El negocio se derrumba de manera dramática y hasta parece lógica la resistencia. Los sucesores deberán ser mejores que ellos, dignificar y respetar a la oposición, enderezar el rumbo de las instituciones y ponerlas al servicio de la ciudadanía, y sobre todo, levantar las alfombras que sean necesarias para evitar que lo ocurrido estos últimos cuarenta años vuelva a repetirse.

No son 26 ni son 30. Son 41 años, todos los que hemos vivido tras el advenimiento de la democracia, los que llevan mandando o influyendo en los alrededores del poder en el Archipiélago los dirigentes que confluyeron después en Coalición Canaria. Manuel Hermoso, Luis Mardones, José Miguel Galván Bello… todos aquellos que crearon, junto con un grupo de alcaldes de la isla, la Agrupación Tinerfeña de Independientes (ATI) provenían del franquismo y se subieron a la ola de la Unión de Centro Democrático (UCD) en su primer gesto de transformismo político con el principal objetivo de preservar su poder. La segunda transformación vino poco después, cuando mutaron en Agrupaciones Independientes de Canarias (AIC), un club de partidos insularistas que, tras pasar por la factoría de inventos de José Carlos Mauricio (exsecretario general del Partido Comunista de Canarias) se reconvirtió en el partido que hoy conocemos y que estos días vive sus más aciagos momentos.

Coalición Canaria nació oficialmente con una trampa el día que prosperó en el Parlamento una moción de censura que formuló contra el presidente del Gobierno, Jerónimo Saavedra, el que era su vicepresidente, Manuel Hermoso.
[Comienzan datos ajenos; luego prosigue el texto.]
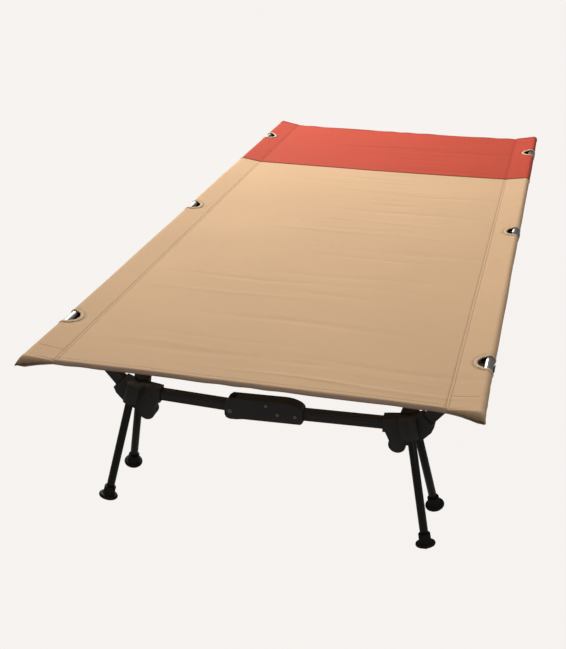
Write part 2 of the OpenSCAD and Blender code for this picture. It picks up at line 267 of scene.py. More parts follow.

Los once partidos del más variado pelaje que sumaban justo 31 diputados en la Cámara regional habían decidido unir sus siglas, sus más dispares ideologías y su pasado en un solo propósito, el poder. Y comoquiera que estuvieron a punto de faltarles dos diputados para sacar adelante la censura (los conejeros Honorio García Bravo y Antonio Cabrera), los mandaron a buscar a Madrid con dos matones para que el comienzo fuera así de violento y mafioso.